▶ _Entries from a dataset_:
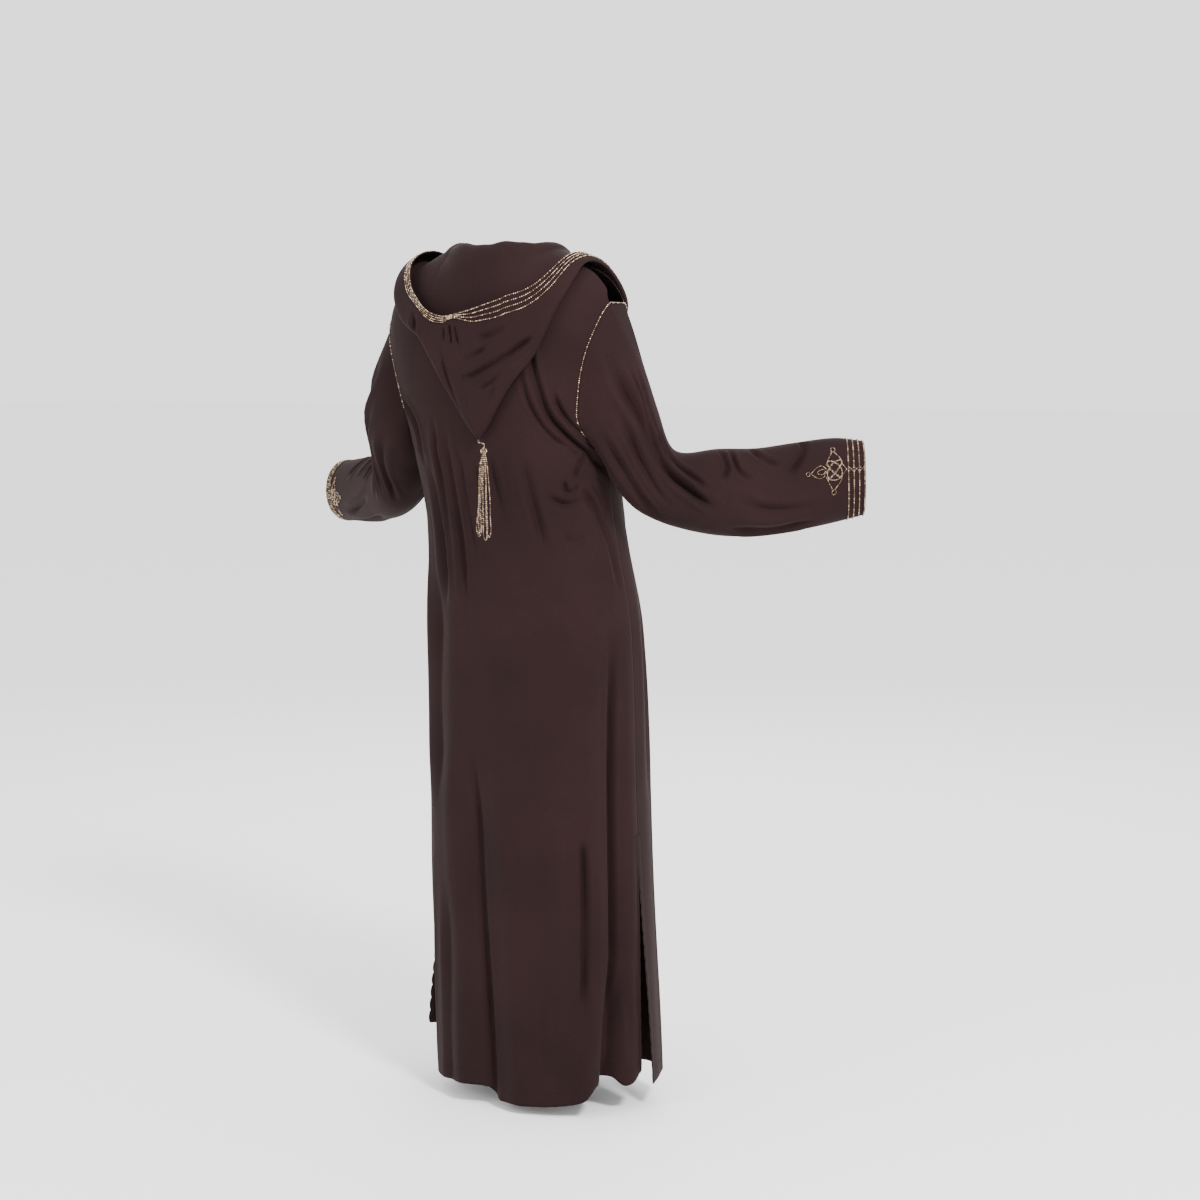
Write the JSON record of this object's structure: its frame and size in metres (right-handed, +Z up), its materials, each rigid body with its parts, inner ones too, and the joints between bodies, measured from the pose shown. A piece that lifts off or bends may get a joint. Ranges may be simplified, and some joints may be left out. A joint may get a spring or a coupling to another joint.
{
  "type": "hooded djellaba robe",
  "caption": "Long hooded robe as worn, with a pointed hood thrown back, set-in sleeves bent forward, slit sides, gold cord braid and a hood tassel.",
  "frame": {"origin": "middle of the neck opening, between the shoulders on which the robe hangs", "axes": "+Z up towards the neck, +Y out of the back, +X towards the robe's left as worn"},
  "size_m": [1.1112, 0.4175, 1.4022],
  "materials": {
    "aubergine_crepe": "matte",
    "gold_cord": "metallic thread"
  },
  "bodies": {
    "root": {"back_panel": "aubergine_crepe", "front_panel": "aubergine_crepe", "slit_edge_back_left": "aubergine_crepe", "slit_edge_back_right": "aubergine_crepe", "slit_edge_front_left": "aubergine_crepe", "slit_edge_front_right": "aubergine_crepe", "sleeve_left": "aubergine_crepe", "sleeve_right": "aubergine_crepe", "hood_left": "aubergine_crepe", "hood_right": "aubergine_crepe", "armhole_braid_left": "gold_cord", "armhole_braid_right": "gold_cord", "cuff_braid_left_1": "gold_cord", "cuff_braid_left_2": "gold_cord", "cuff_braid_left_3": "gold_cord", "cuff_braid_left_4": "gold_cord", "cuff_braid_right_1": "gold_cord", "cuff_braid_right_2": "gold_cord", "cuff_braid_right_3": "gold_cord", "cuff_braid_right_4": "gold_cord", "hood_braid_1": "gold_cord", "hood_braid_2": "gold_cord", "hood_braid_3": "gold_cord", "hood_braid_4": "gold_cord", "tassel_head": "gold_cord", "tassel_skirt": "gold_cord"}
  },
  "joints": []
}
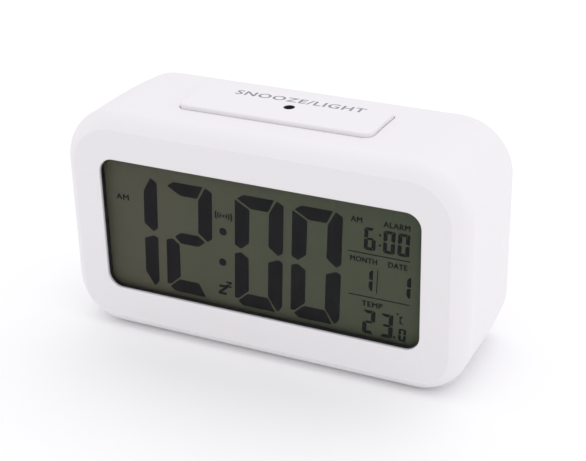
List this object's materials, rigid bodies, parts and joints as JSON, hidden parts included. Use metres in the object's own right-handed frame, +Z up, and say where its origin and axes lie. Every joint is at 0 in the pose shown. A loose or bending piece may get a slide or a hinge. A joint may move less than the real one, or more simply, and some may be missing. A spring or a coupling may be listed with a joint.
{
  "type": "alarm clock",
  "caption": "Small desk alarm clock: rounded white casing, wide display window with slanted digits, a snooze bar on top, rear keys and a battery door.",
  "frame": {"origin": "middle of the overall box, on the surface that the clock stands on", "axes": "+X to the right as seen from the front, +Y from the display towards the back, +Z up"},
  "size_m": [0.135, 0.046, 0.0765],
  "materials": {
    "white_case": "fine satin moulded ABS",
    "white_key": "fine satin moulded ABS",
    "clear_lens": "clear polished acrylic",
    "display_glass": "thin display glass",
    "polariser": "grey-green polarising film",
    "guide_plastic": "clear acrylic, dotted back",
    "white_film": "white reflective film",
    "led_body": "moulded package",
    "black_foam": "black foam and conductive rubber",
    "frame_plastic": "black moulded plastic",
    "board": "green solder mask on glass-epoxy",
    "black_epoxy": "black epoxy",
    "capacitor_can": "sleeved can",
    "steel": "zinc-plated",
    "nickel": "nickel-plated",
    "brass": "rolled brass",
    "switch_black": "black moulded plastic",
    "sensor_ceramic": "ceramic with a printed track",
    "cell_jacket": "printed sleeve over steel",
    "cable_grey": "grey flat cable",
    "wire_sleeve": "insulated lead"
  },
  "bodies": {
    "clock": {"front_case": "white_case", "rear_cover": "white_case", "case_screws": "steel", "display_lens": "clear_lens", "lens_gasket": "black_foam", "front_polariser": "polariser", "lcd_front_glass": "display_glass", "lcd_rear_glass": "display_glass", "rear_polariser": "polariser", "light_guide": "guide_plastic", "backlight_reflector": "white_film", "backlight_leds": "led_body", "lcd_frame": "frame_plastic", "zebra_strips": "black_foam", "main_board": "board", "main_board_screws": "steel", "clock_chip": "black_epoxy", "crystal": "nickel", "capacitors": "capacitor_can", "resistors": "black_epoxy", "thermistor": "black_epoxy", "snooze_board": "board", "snooze_board_screws": "steel", "snooze_switch_body": "switch_black", "light_sensor": "sensor_ceramic", "key_board": "board", "key_board_screws": "steel", "key_switch_bodies": "switch_black", "slide_switch_body": "nickel", "buzzer_ring": "frame_plastic", "buzzer_disc": "brass", "battery_cells": "cell_jacket", "battery_springs": "nickel", "battery_plates": "nickel", "ribbon_cable": "cable_grey", "battery_wires": "wire_sleeve"},
    "bar": {"snooze_bar": "white_key"},
    "bar_stem": {"snooze_switch_stem": "switch_black"},
    "sensor_knob": {"sensor_switch_knob": "switch_black"},
    "door": {"battery_door": "white_case"},
    "mode": {"mode_key": "white_key"},
    "mode_stem": {"mode_switch_stem": "switch_black"},
    "set": {"set_key": "white_key"},
    "set_stem": {"set_switch_stem": "switch_black"},
    "up": {"up_key": "white_key"},
    "up_stem": {"up_switch_stem": "switch_black"},
    "down": {"down_key": "white_key"},
    "down_stem": {"down_switch_stem": "switch_black"}
  },
  "joints": [
    {"name": "bar_press", "type": "slide", "parent": "clock", "child": "bar", "axis": [0, 0, -1], "range_m": [0, 0.001], "stiffness_N_per_m": 600, "springref_m": -0.001},
    {"name": "bar_stem_press", "type": "slide", "parent": "clock", "child": "bar_stem", "axis": [0, 0, -1], "range_m": [0, 0.00034]},
    {"name": "mode_press", "type": "slide", "parent": "clock", "child": "mode", "axis": [0, -1, 0], "range_m": [0, 0.0006], "stiffness_N_per_m": 500, "springref_m": -0.001},
    {"name": "mode_stem_press", "type": "slide", "parent": "clock", "child": "mode_stem", "axis": [0, -1, 0], "range_m": [0, 0.00034]},
    {"name": "set_press", "type": "slide", "parent": "clock", "child": "set", "axis": [0, -1, 0], "range_m": [0, 0.0006], "stiffness_N_per_m": 500, "springref_m": -0.001},
    {"name": "set_stem_press", "type": "slide", "parent": "clock", "child": "set_stem", "axis": [0, -1, 0], "range_m": [0, 0.00034]},
    {"name": "up_press", "type": "slide", "parent": "clock", "child": "up", "axis": [0, -1, 0], "range_m": [0, 0.0006], "stiffness_N_per_m": 500, "springref_m": -0.001},
    {"name": "up_stem_press", "type": "slide", "parent": "clock", "child": "up_stem", "axis": [0, -1, 0], "range_m": [0, 0.00034]},
    {"name": "down_press", "type": "slide", "parent": "clock", "child": "down", "axis": [0, -1, 0], "range_m": [0, 0.0006], "stiffness_N_per_m": 500, "springref_m": -0.001},
    {"name": "down_stem_press", "type": "slide", "parent": "clock", "child": "down_stem", "axis": [0, -1, 0], "range_m": [0, 0.00034]},
    {"name": "sensor_slide", "type": "slide", "parent": "clock", "child": "sensor_knob", "axis": [1, 0, 0], "range_m": [0, 0.002]},
    {"name": "door_swing", "type": "hinge", "parent": "clock", "child": "door", "pos_m": [0, 0.022, 0.0096], "axis": [-1, 0, 0], "range_deg": [0, 75]}
  ],
  "couplings": [
    {"joint": "bar_stem_press", "follows": "bar_press", "ratio": 0.3},
    {"joint": "mode_stem_press", "follows": "mode_press", "ratio": 0.5},
    {"joint": "set_stem_press", "follows": "set_press", "ratio": 0.5},
    {"joint": "up_stem_press", "follows": "up_press", "ratio": 0.5},
    {"joint": "down_stem_press", "follows": "down_press", "ratio": 0.5}
  ]
}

▶ _Set task_:
Using the listing above, reproduce each line without omission.

▶ _Full output_:
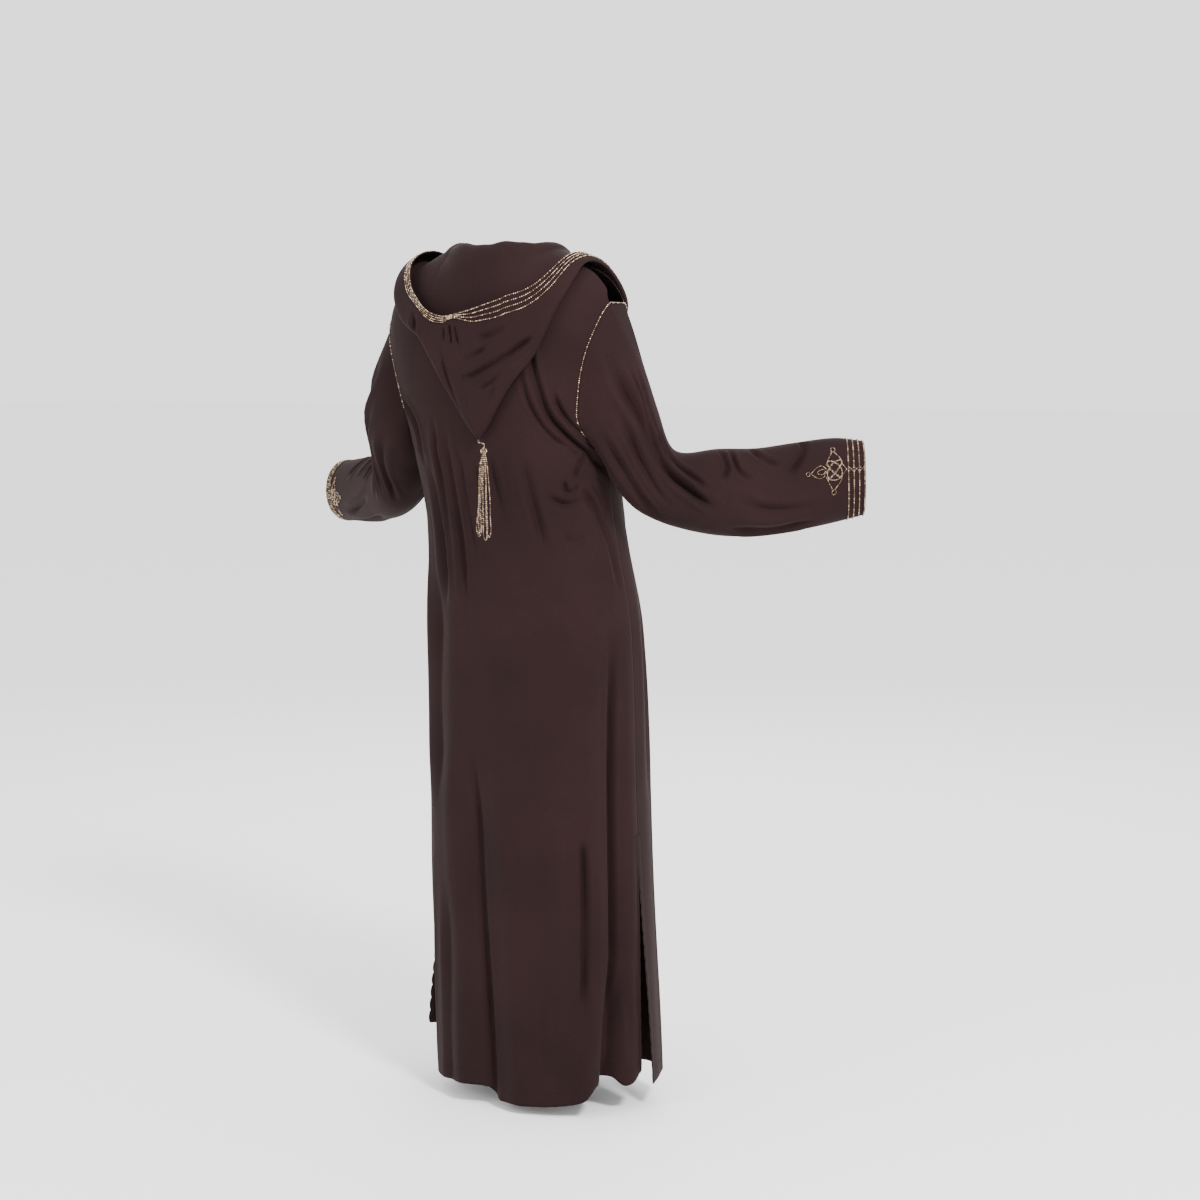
Write the JSON record of this object's structure: its frame and size in metres (right-handed, +Z up), its materials, each rigid body with its parts, inner ones too, and the joints between bodies, measured from the pose shown. A piece that lifts off or bends may get a joint. Ranges may be simplified, and some joints may be left out. A joint may get a spring or a coupling to another joint.
{
  "type": "hooded djellaba robe",
  "caption": "Long hooded robe as worn, with a pointed hood thrown back, set-in sleeves bent forward, slit sides, gold cord braid and a hood tassel.",
  "frame": {"origin": "middle of the neck opening, between the shoulders on which the robe hangs", "axes": "+Z up towards the neck, +Y out of the back, +X towards the robe's left as worn"},
  "size_m": [1.1112, 0.4175, 1.4022],
  "materials": {
    "aubergine_crepe": "matte",
    "gold_cord": "metallic thread"
  },
  "bodies": {
    "root": {"back_panel": "aubergine_crepe", "front_panel": "aubergine_crepe", "slit_edge_back_left": "aubergine_crepe", "slit_edge_back_right": "aubergine_crepe", "slit_edge_front_left": "aubergine_crepe", "slit_edge_front_right": "aubergine_crepe", "sleeve_left": "aubergine_crepe", "sleeve_right": "aubergine_crepe", "hood_left": "aubergine_crepe", "hood_right": "aubergine_crepe", "armhole_braid_left": "gold_cord", "armhole_braid_right": "gold_cord", "cuff_braid_left_1": "gold_cord", "cuff_braid_left_2": "gold_cord", "cuff_braid_left_3": "gold_cord", "cuff_braid_left_4": "gold_cord", "cuff_braid_right_1": "gold_cord", "cuff_braid_right_2": "gold_cord", "cuff_braid_right_3": "gold_cord", "cuff_braid_right_4": "gold_cord", "hood_braid_1": "gold_cord", "hood_braid_2": "gold_cord", "hood_braid_3": "gold_cord", "hood_braid_4": "gold_cord", "tassel_head": "gold_cord", "tassel_skirt": "gold_cord"}
  },
  "joints": []
}
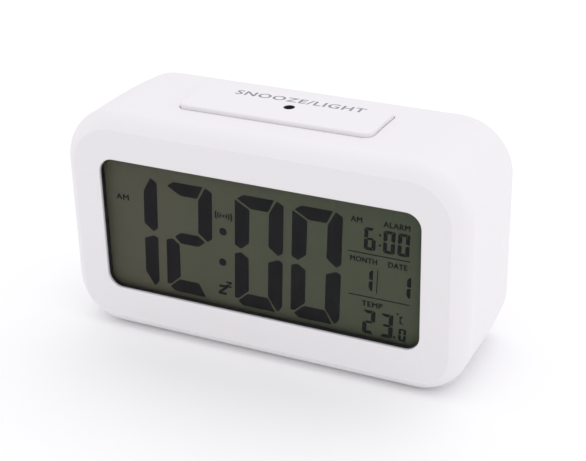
List this object's materials, rigid bodies, parts and joints as JSON, hidden parts included. Use metres in the object's own right-handed frame, +Z up, and say where its origin and axes lie. Every joint is at 0 in the pose shown. A loose or bending piece may get a slide or a hinge. A joint may move less than the real one, or more simply, and some may be missing. A spring or a coupling may be listed with a joint.
{
  "type": "alarm clock",
  "caption": "Small desk alarm clock: rounded white casing, wide display window with slanted digits, a snooze bar on top, rear keys and a battery door.",
  "frame": {"origin": "middle of the overall box, on the surface that the clock stands on", "axes": "+X to the right as seen from the front, +Y from the display towards the back, +Z up"},
  "size_m": [0.135, 0.046, 0.0765],
  "materials": {
    "white_case": "fine satin moulded ABS",
    "white_key": "fine satin moulded ABS",
    "clear_lens": "clear polished acrylic",
    "display_glass": "thin display glass",
    "polariser": "grey-green polarising film",
    "guide_plastic": "clear acrylic, dotted back",
    "white_film": "white reflective film",
    "led_body": "moulded package",
    "black_foam": "black foam and conductive rubber",
    "frame_plastic": "black moulded plastic",
    "board": "green solder mask on glass-epoxy",
    "black_epoxy": "black epoxy",
    "capacitor_can": "sleeved can",
    "steel": "zinc-plated",
    "nickel": "nickel-plated",
    "brass": "rolled brass",
    "switch_black": "black moulded plastic",
    "sensor_ceramic": "ceramic with a printed track",
    "cell_jacket": "printed sleeve over steel",
    "cable_grey": "grey flat cable",
    "wire_sleeve": "insulated lead"
  },
  "bodies": {
    "clock": {"front_case": "white_case", "rear_cover": "white_case", "case_screws": "steel", "display_lens": "clear_lens", "lens_gasket": "black_foam", "front_polariser": "polariser", "lcd_front_glass": "display_glass", "lcd_rear_glass": "display_glass", "rear_polariser": "polariser", "light_guide": "guide_plastic", "backlight_reflector": "white_film", "backlight_leds": "led_body", "lcd_frame": "frame_plastic", "zebra_strips": "black_foam", "main_board": "board", "main_board_screws": "steel", "clock_chip": "black_epoxy", "crystal": "nickel", "capacitors": "capacitor_can", "resistors": "black_epoxy", "thermistor": "black_epoxy", "snooze_board": "board", "snooze_board_screws": "steel", "snooze_switch_body": "switch_black", "light_sensor": "sensor_ceramic", "key_board": "board", "key_board_screws": "steel", "key_switch_bodies": "switch_black", "slide_switch_body": "nickel", "buzzer_ring": "frame_plastic", "buzzer_disc": "brass", "battery_cells": "cell_jacket", "battery_springs": "nickel", "battery_plates": "nickel", "ribbon_cable": "cable_grey", "battery_wires": "wire_sleeve"},
    "bar": {"snooze_bar": "white_key"},
    "bar_stem": {"snooze_switch_stem": "switch_black"},
    "sensor_knob": {"sensor_switch_knob": "switch_black"},
    "door": {"battery_door": "white_case"},
    "mode": {"mode_key": "white_key"},
    "mode_stem": {"mode_switch_stem": "switch_black"},
    "set": {"set_key": "white_key"},
    "set_stem": {"set_switch_stem": "switch_black"},
    "up": {"up_key": "white_key"},
    "up_stem": {"up_switch_stem": "switch_black"},
    "down": {"down_key": "white_key"},
    "down_stem": {"down_switch_stem": "switch_black"}
  },
  "joints": [
    {"name": "bar_press", "type": "slide", "parent": "clock", "child": "bar", "axis": [0, 0, -1], "range_m": [0, 0.001], "stiffness_N_per_m": 600, "springref_m": -0.001},
    {"name": "bar_stem_press", "type": "slide", "parent": "clock", "child": "bar_stem", "axis": [0, 0, -1], "range_m": [0, 0.00034]},
    {"name": "mode_press", "type": "slide", "parent": "clock", "child": "mode", "axis": [0, -1, 0], "range_m": [0, 0.0006], "stiffness_N_per_m": 500, "springref_m": -0.001},
    {"name": "mode_stem_press", "type": "slide", "parent": "clock", "child": "mode_stem", "axis": [0, -1, 0], "range_m": [0, 0.00034]},
    {"name": "set_press", "type": "slide", "parent": "clock", "child": "set", "axis": [0, -1, 0], "range_m": [0, 0.0006], "stiffness_N_per_m": 500, "springref_m": -0.001},
    {"name": "set_stem_press", "type": "slide", "parent": "clock", "child": "set_stem", "axis": [0, -1, 0], "range_m": [0, 0.00034]},
    {"name": "up_press", "type": "slide", "parent": "clock", "child": "up", "axis": [0, -1, 0], "range_m": [0, 0.0006], "stiffness_N_per_m": 500, "springref_m": -0.001},
    {"name": "up_stem_press", "type": "slide", "parent": "clock", "child": "up_stem", "axis": [0, -1, 0], "range_m": [0, 0.00034]},
    {"name": "down_press", "type": "slide", "parent": "clock", "child": "down", "axis": [0, -1, 0], "range_m": [0, 0.0006], "stiffness_N_per_m": 500, "springref_m": -0.001},
    {"name": "down_stem_press", "type": "slide", "parent": "clock", "child": "down_stem", "axis": [0, -1, 0], "range_m": [0, 0.00034]},
    {"name": "sensor_slide", "type": "slide", "parent": "clock", "child": "sensor_knob", "axis": [1, 0, 0], "range_m": [0, 0.002]},
    {"name": "door_swing", "type": "hinge", "parent": "clock", "child": "door", "pos_m": [0, 0.022, 0.0096], "axis": [-1, 0, 0], "range_deg": [0, 75]}
  ],
  "couplings": [
    {"joint": "bar_stem_press", "follows": "bar_press", "ratio": 0.3},
    {"joint": "mode_stem_press", "follows": "mode_press", "ratio": 0.5},
    {"joint": "set_stem_press", "follows": "set_press", "ratio": 0.5},
    {"joint": "up_stem_press", "follows": "up_press", "ratio": 0.5},
    {"joint": "down_stem_press", "follows": "down_press", "ratio": 0.5}
  ]
}